Life for the Portico Quartet started with busking. Anyone who has ever tried busking, particularly in cold weather, knows that you’ve got to be pretty keen to do it. You need to find a groove which you’re happy in and can sustain for a good while. But above all, you need to be pretty good friends with the people you’re doing it with to want to carry on doing it. The Portico Quartet spent months and months travelling all over Europe. Performing together kept the trip going, and in doing so you can imagine how close they must be by now as friends. For me, the joy of their music is that you can actually hear this in the music. Never before, at least to my ears, has the sense of enjoyment and sheer joy from humans getting together to play music been better captured than on their album. It’s funny watching interviews on YouTube, as you realise how completely ordinary they are. There’s no mystique, no unpredictable frontman, no intellectualism. In fact, a recurring theme from interviews read online is disagreement and irritation with what critics have dressed them up as. I would say their music is even anti-intellectual. The irresistible catchiness of their tunes has not come from hours of introspective rehearsals in college, but is a dynamic response to the sensual experience of regular playing in the open air, a financial imperative to interact and catch people’s ears quickly and the on-going inspirational stimulus of a constantly changing environment. For me anyway, that’s the beauty of their music.

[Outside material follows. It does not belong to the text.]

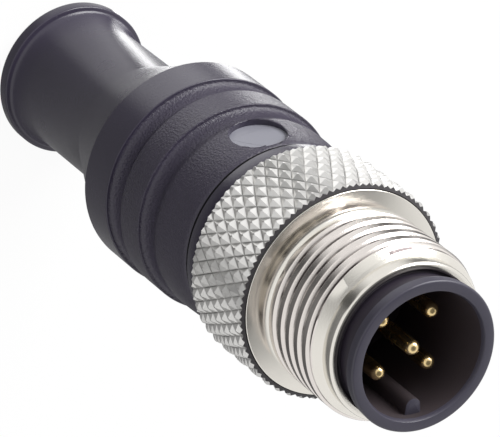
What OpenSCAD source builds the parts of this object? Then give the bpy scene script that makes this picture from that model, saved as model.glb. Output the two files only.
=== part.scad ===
// Straight M12x1 plug, A-coded, five contacts, with a moulded closed grip.
// The plug stands on the flat end of its stem: z = 0 is that end and +Z runs
// along the axis to the mating face. Millimetres.

/* [Coupling screw] */
// Major diameter of the coupling thread
thread_d = 12; // [11.6:0.1:12.6]
// Length of the threaded stretch
thread_l = 5.75; // [4.5:0.25:7]
// Diameter of the plain nose in front of the thread
nose_d = 10.74; // [10.5:0.02:10.9]
// Length of the plain nose
nose_l = 1; // [0.6:0.1:1.6]
// Diameter of the undercut behind the thread
relief_d = 10.9; // [10.5:0.1:11.2]
// Length of the undercut
relief_l = 0.3; // [0.2:0.05:0.6]
// Depth of the dished face between undercut and rim
dish_l = 0.5; // [0.3:0.05:0.8]
// Diameter over the tips of the knurl
knurl_d = 14.9; // [14.6:0.1:16]
// Depth of the knurl
knurl_depth = 0.3; // [0.2:0.02:0.4]
// Number of diamonds round the knurl
knurl_teeth = 48; // [36:4:60]
// Number of rows of diamonds along the knurl
knurl_rows = 7; // [5:1:9]
// Distance between two rows
knurl_step = 0.87; // [0.7:0.01:1]
// Distance from the last row at each end to the end face
knurl_end_l = 0.6; // [0.5:0.05:0.8]
// How far the rims beside the knurl lie below its roots
rim_inset = 0.2; // [0.1:0.01:0.25]
// Length of the narrow bore at the back of the screw
rear_bore_l = 3.95; // [3:0.05:5]

/* [Contact carrier] */
// How far the carrier stands proud of the screw
carrier_proud = 1.95; // [1.6:0.05:2.4]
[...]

I do have a small fear that as they inevitably become more self-aware the spark will disappear and the music will lose its power. I’m hoping they can keep a healthy distance between themselves and the unbelievable industry that the music has generated. I suppose it gives hope that the music industry can get so turned on by a group like the Portico Quartet; a group which is essentially without genre and therefore more difficult to market to the consumer. I hope the music in the next album will continue to speak for itself.